Dataset entries:
## BEGIN

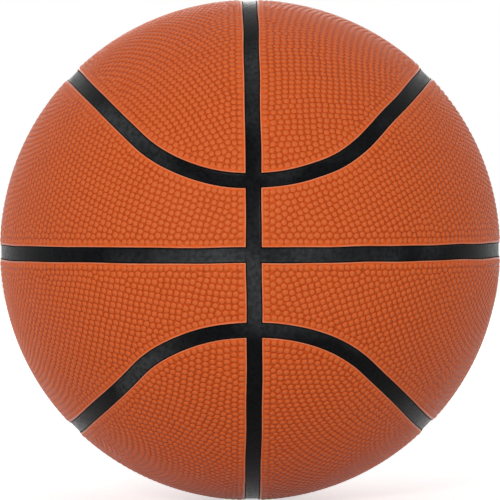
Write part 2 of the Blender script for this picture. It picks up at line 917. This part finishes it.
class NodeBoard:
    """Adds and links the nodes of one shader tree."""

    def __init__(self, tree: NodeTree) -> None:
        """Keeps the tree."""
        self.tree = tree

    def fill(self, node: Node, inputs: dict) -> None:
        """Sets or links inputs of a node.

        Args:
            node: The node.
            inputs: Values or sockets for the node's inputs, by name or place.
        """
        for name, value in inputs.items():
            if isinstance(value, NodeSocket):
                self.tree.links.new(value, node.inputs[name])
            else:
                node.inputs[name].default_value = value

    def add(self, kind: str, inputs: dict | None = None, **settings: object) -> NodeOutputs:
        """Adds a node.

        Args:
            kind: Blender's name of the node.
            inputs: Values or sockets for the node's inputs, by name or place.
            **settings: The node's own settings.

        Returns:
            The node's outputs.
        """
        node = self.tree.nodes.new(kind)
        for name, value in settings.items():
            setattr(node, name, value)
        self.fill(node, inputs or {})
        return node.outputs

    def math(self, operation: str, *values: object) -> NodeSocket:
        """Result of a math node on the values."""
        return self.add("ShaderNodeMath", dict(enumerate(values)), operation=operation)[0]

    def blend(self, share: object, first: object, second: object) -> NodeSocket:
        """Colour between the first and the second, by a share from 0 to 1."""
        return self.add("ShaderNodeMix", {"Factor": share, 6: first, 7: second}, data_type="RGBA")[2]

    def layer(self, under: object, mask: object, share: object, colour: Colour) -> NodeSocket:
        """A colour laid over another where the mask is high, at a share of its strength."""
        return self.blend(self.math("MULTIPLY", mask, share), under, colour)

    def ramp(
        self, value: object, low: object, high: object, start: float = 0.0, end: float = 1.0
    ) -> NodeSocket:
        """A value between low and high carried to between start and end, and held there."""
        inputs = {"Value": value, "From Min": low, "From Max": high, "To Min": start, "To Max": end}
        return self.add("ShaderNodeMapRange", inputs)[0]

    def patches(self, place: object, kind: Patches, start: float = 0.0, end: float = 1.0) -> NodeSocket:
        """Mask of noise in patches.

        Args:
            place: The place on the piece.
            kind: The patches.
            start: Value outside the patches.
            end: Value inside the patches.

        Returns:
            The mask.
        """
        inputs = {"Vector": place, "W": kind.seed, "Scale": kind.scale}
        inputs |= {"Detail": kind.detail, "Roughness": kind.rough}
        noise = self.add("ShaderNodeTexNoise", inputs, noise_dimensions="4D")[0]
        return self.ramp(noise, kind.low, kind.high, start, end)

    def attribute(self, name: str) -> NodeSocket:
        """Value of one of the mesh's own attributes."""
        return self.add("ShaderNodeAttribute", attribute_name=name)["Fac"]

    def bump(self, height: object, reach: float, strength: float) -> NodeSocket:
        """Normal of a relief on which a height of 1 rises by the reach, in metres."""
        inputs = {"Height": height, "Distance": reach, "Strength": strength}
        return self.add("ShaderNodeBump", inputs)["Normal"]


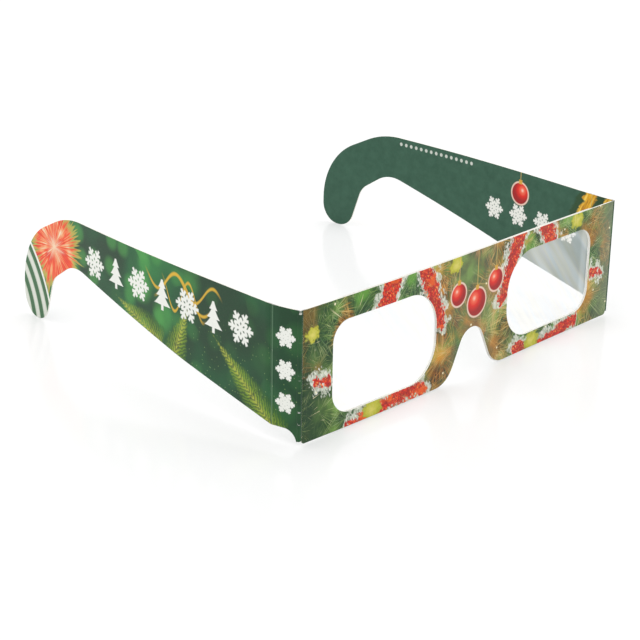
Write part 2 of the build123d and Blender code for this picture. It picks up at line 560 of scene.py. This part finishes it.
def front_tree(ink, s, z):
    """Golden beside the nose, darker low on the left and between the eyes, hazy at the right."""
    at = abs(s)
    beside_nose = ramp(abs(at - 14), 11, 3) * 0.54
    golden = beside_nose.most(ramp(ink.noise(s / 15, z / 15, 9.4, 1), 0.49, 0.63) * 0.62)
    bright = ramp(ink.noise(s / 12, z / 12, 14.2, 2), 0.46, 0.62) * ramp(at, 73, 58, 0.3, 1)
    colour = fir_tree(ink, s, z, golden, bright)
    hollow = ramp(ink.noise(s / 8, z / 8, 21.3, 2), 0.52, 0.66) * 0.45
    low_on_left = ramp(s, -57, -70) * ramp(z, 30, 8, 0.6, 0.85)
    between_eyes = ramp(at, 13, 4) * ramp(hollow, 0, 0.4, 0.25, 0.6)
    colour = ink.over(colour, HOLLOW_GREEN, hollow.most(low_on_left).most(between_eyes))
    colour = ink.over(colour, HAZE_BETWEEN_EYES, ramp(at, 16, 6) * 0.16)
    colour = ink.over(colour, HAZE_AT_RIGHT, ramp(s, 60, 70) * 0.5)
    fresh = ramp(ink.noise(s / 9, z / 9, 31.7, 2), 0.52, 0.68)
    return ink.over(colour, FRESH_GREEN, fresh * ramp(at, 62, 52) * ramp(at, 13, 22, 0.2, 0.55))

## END

BRIEF >> Repeat the material from above exactly, word for word.

RESULT >>
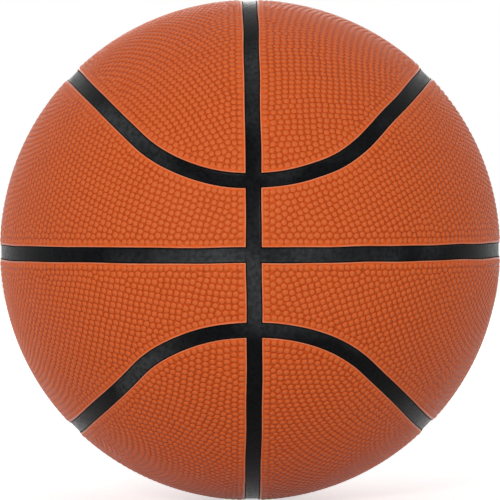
Write part 2 of the Blender script for this picture. It picks up at line 917. This part finishes it.
class NodeBoard:
    """Adds and links the nodes of one shader tree."""

    def __init__(self, tree: NodeTree) -> None:
        """Keeps the tree."""
        self.tree = tree

    def fill(self, node: Node, inputs: dict) -> None:
        """Sets or links inputs of a node.

        Args:
            node: The node.
            inputs: Values or sockets for the node's inputs, by name or place.
        """
        for name, value in inputs.items():
            if isinstance(value, NodeSocket):
                self.tree.links.new(value, node.inputs[name])
            else:
                node.inputs[name].default_value = value

    def add(self, kind: str, inputs: dict | None = None, **settings: object) -> NodeOutputs:
        """Adds a node.

        Args:
            kind: Blender's name of the node.
            inputs: Values or sockets for the node's inputs, by name or place.
            **settings: The node's own settings.

        Returns:
            The node's outputs.
        """
        node = self.tree.nodes.new(kind)
        for name, value in settings.items():
            setattr(node, name, value)
        self.fill(node, inputs or {})
        return node.outputs

    def math(self, operation: str, *values: object) -> NodeSocket:
        """Result of a math node on the values."""
        return self.add("ShaderNodeMath", dict(enumerate(values)), operation=operation)[0]

    def blend(self, share: object, first: object, second: object) -> NodeSocket:
        """Colour between the first and the second, by a share from 0 to 1."""
        return self.add("ShaderNodeMix", {"Factor": share, 6: first, 7: second}, data_type="RGBA")[2]

    def layer(self, under: object, mask: object, share: object, colour: Colour) -> NodeSocket:
        """A colour laid over another where the mask is high, at a share of its strength."""
        return self.blend(self.math("MULTIPLY", mask, share), under, colour)

    def ramp(
        self, value: object, low: object, high: object, start: float = 0.0, end: float = 1.0
    ) -> NodeSocket:
        """A value between low and high carried to between start and end, and held there."""
        inputs = {"Value": value, "From Min": low, "From Max": high, "To Min": start, "To Max": end}
        return self.add("ShaderNodeMapRange", inputs)[0]

    def patches(self, place: object, kind: Patches, start: float = 0.0, end: float = 1.0) -> NodeSocket:
        """Mask of noise in patches.

        Args:
            place: The place on the piece.
            kind: The patches.
            start: Value outside the patches.
            end: Value inside the patches.

        Returns:
            The mask.
        """
        inputs = {"Vector": place, "W": kind.seed, "Scale": kind.scale}
        inputs |= {"Detail": kind.detail, "Roughness": kind.rough}
        noise = self.add("ShaderNodeTexNoise", inputs, noise_dimensions="4D")[0]
        return self.ramp(noise, kind.low, kind.high, start, end)

    def attribute(self, name: str) -> NodeSocket:
        """Value of one of the mesh's own attributes."""
        return self.add("ShaderNodeAttribute", attribute_name=name)["Fac"]

    def bump(self, height: object, reach: float, strength: float) -> NodeSocket:
        """Normal of a relief on which a height of 1 rises by the reach, in metres."""
        inputs = {"Height": height, "Distance": reach, "Strength": strength}
        return self.add("ShaderNodeBump", inputs)["Normal"]


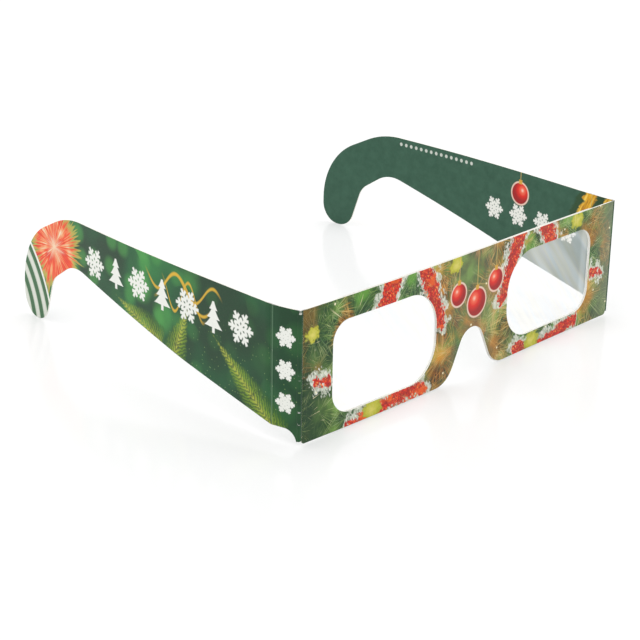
Write part 2 of the build123d and Blender code for this picture. It picks up at line 560 of scene.py. This part finishes it.
def front_tree(ink, s, z):
    """Golden beside the nose, darker low on the left and between the eyes, hazy at the right."""
    at = abs(s)
    beside_nose = ramp(abs(at - 14), 11, 3) * 0.54
    golden = beside_nose.most(ramp(ink.noise(s / 15, z / 15, 9.4, 1), 0.49, 0.63) * 0.62)
    bright = ramp(ink.noise(s / 12, z / 12, 14.2, 2), 0.46, 0.62) * ramp(at, 73, 58, 0.3, 1)
    colour = fir_tree(ink, s, z, golden, bright)
    hollow = ramp(ink.noise(s / 8, z / 8, 21.3, 2), 0.52, 0.66) * 0.45
    low_on_left = ramp(s, -57, -70) * ramp(z, 30, 8, 0.6, 0.85)
    between_eyes = ramp(at, 13, 4) * ramp(hollow, 0, 0.4, 0.25, 0.6)
    colour = ink.over(colour, HOLLOW_GREEN, hollow.most(low_on_left).most(between_eyes))
    colour = ink.over(colour, HAZE_BETWEEN_EYES, ramp(at, 16, 6) * 0.16)
    colour = ink.over(colour, HAZE_AT_RIGHT, ramp(s, 60, 70) * 0.5)
    fresh = ramp(ink.noise(s / 9, z / 9, 31.7, 2), 0.52, 0.68)
    return ink.over(colour, FRESH_GREEN, fresh * ramp(at, 62, 52) * ramp(at, 13, 22, 0.2, 0.55))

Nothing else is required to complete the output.